The picture was taken moments before the suicide bomber blew herself up, with her baby in her arms, as she walked past Iraqi troops.
The woman was walking out of a newly liberated area of the city with a group of fleeing civilians holding a trigger, bags and a young infant in her arms.
She had apparently tried to detonate the explosives as she passed the soldiers, but the bomb failed to go off until she had walked some distance away, a cameraman for local al-Mawsleya TV said.
She, her child and two soldiers were killed, several civilians were also injured in the blast.
Iraqi authorities are close to announcing the defeat of ISIS in the city whose territory has been cut to just 600 square metres over the past couple of days.
Troops are currently facing off with 200 ISIS soldiers and a selection of suicide bomber wives who are currently making a last stand in the ancient city.
ISIS's Amaq news agency reported "fierce fighting" around the riverside district of Maydan and said its fighters "were holding onto their fortified positions".
"The fighters of Islamic State are collectively pledging (to fight to the) death in Maydan," Amaq said in another online post.
More than 20 female suicide bombers hiding among civilians are believed to have detonated explosives in the last two weeks.
One general claimed they were even using their own children as human shields.

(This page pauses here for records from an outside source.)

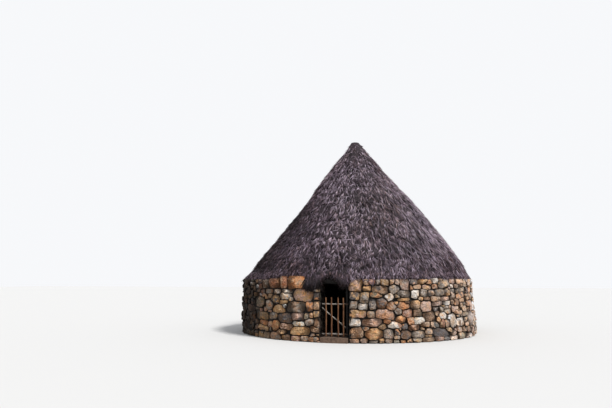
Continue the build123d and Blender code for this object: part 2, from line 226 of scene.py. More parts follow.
# The roof's face, read from the courses, and the sheet under the stems
HEEL_PROUD = 0.055
HEEL_RISE = 0.023
EAVE_INSET = 0.06
EAVE_FLARE = 0.11
FLARE_TOP = 2.0
FLARE_DEPTH = 0.35
TIP_RADII = (0.205, 0.148, 0.135, 0.0)
TIP_DROPS = (0.15, 0.08, 0.06, 0.058)
LEAN_ANGLE = math.radians(9)
LEAN = 0.12
LEAN_RISE = (0.0, 0.05, 0.15, 0.30, 0.45, 0.57, 0.66, 0.75, 0.88, 0.95, 1.0)
LEAN_SHARE = (0.0, 0.10, 0.40, 0.80, 1.00, 0.90, 0.45, 0.20, 0.20, 0.20, 0.0)
THATCH_DEPTH = 0.38
SHEET_INSET = 0.05
SHEET_INSET_FADE = 0.4
SHEET_Z = WALL_H + 0.012
SHEET_COLUMNS = 144
SHEET_ROWS = 10
SHEET_TIP_R = (0.01, 0.002)
# Tone and hue of the sheet: near black, painted shade for the depths of the thatch
SHEET_SHADE_LOOK = (0.05, 0.2)

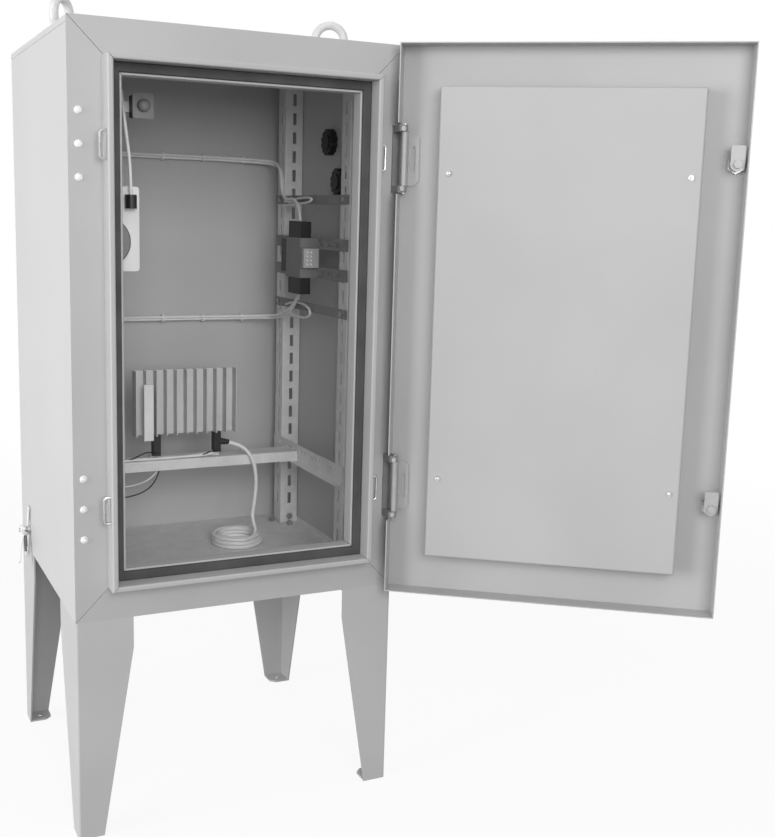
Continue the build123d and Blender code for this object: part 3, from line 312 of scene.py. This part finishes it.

"The women are fighting with their children right beside them," Lieutenant General Sami al-Aridi said. "It's making us hesitant to use air strikes, to advance. If it weren't for this we could be finished in just a few hours."
Preventing the attacks has proved difficult. Iraq's socially conservative culture means soldiers do not ask women to lift up their clothes to check for explosives as they do men.
Government forces backed by the US-led coalition have been trying to drive out the terror group from the strategic city since October.
This morning they killed 35 ISIS jihadis and wounded six others while advancing into the Old City neighbourhood.
It is thought that just a few hundred militants remain in a confined area overlooking the Tigris River - which divides the city's east and west.
Iraqi authorities will imminently announce a final victory in the battle to recapture Mosul from the Islamic State group, a US general said on Saturday.